The accompanying circular advertises a wide array of classes for girls twelve and older, promoting “their education, refinement of manners and comfort.” The curriculum embraced “Ancient and Modern Geography…Mythology, Grammar, Rhetoric, Intellectual and Natural Philosophy…Chemistry…English Classics, Reading, Writing and Arithmetic.” Additional offerings included a three-hour per day “English Belles Lettres Class” for up to twelve day-students, and “Foreign Languages, viz: French. Latin. German. Italian and Spanish,” taught by “Masters.” The verso of the circular states the general cost for room, board, and tuition, plus additional fees for certain classes. The school was located in Brisbane’s home at 21 Legare Street in Charleston.

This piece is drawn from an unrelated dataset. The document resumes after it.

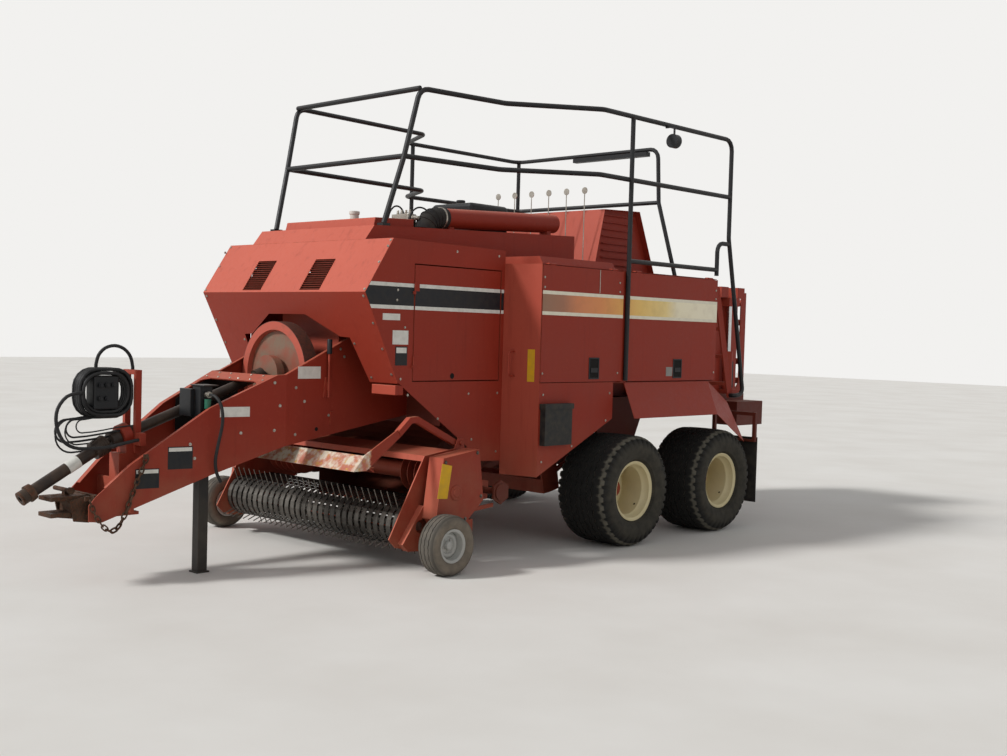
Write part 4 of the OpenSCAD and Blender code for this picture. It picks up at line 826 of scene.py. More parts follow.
def hankPath(h):
    # two layers of turns, side by side across the stand: over on the outside and back on the inside
    perTurn = h["pointsPerTurn"]
    pitch, inset = h["diameter"] * h["turnPitch"], h["diameter"] * h["layerPitch"]
    reach = h["hankHalf"] - h["diameter"] / 2 - h["skin"]
    turns = int(2 * reach / pitch)
    edge = -reach + pitch * turns
    points = [hankPoint(h, k / perTurn, 0.0, -reach + pitch * k / perTurn)
              for k in range(turns * perTurn + 1)]
    for k in range(1, perTurn // 2 + 1):
        share = k / (perTurn // 2)
        points.append(hankPoint(h, turns + share / 2, inset * share, edge))
    for k in range(1, (turns - 1) * perTurn + 1):
        points.append(hankPoint(h, turns + 0.5 + k / perTurn, inset, edge - pitch * k / perTurn))
    return points


def makeHoses(h):
    layCord("hose_coil", hankPath(h), h["diameter"], 8, "object", ("hose_hank",))
    for name, (first, last, farEnd) in h["ends"].items():
        path = hosePath(h[name], first, last, h)
        layCord(f"hose_{name}_run", path, h["diameter"], 12, farEnd, (f"hose_{name}",))


makeHoses(hoseSet)
print("stage 4: hoses made")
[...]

Mrs. Brisbane (1807–1872) was born Adeline E. White, daughter of the painter John Blake White. In 1828, she married the South Carolinian West Point graduate Abbott Hall Brisbane, who served as a corporal during the Seminole War and later worked as a construction engineer for the Charleston and Cincinnati Railroad, as well as a professor of history, belles lettres, and ethics at the Citadel Academy, a military school, for five years. He later owned some fifty slaves. The couple converted to Catholicism following the death of their young son, and in the late 1840s, according to a recollection written by his niece, Brisbane “engaged in surveying a road in Georgia, which was called Rabon [Rabun] Gap and which he was convinced would become the greatest railroad in the country…He was either mistaken in his views or looked too far ahead…On the strength of this road…Abbott bought eight miles of land from which he and Aunt Adeline…expected to realize an enormous fortune. They persisted…until they spent every dollar they had in taxes and working…for the improvement of the property” (Hickox). As a result, by Brisbane’s death in 1861, his wife was a pauper. In 1865, Mrs. Brisbane applied to the state of South Carolina for the restoration of some of her property, presumably to operate this school. At some point following the failure of her school, she “joined the nuns of the Ursuline Convent of Columbia, SC.” Mrs. Brisbane was remembered as “bright, intelligent and learned. Her friends called her the walking dictionary” (Hickox).

REFERENCES: Hickox, Mary Catherine Brisbane. “Abbott Hall Brisbane,” at Internet Archive online.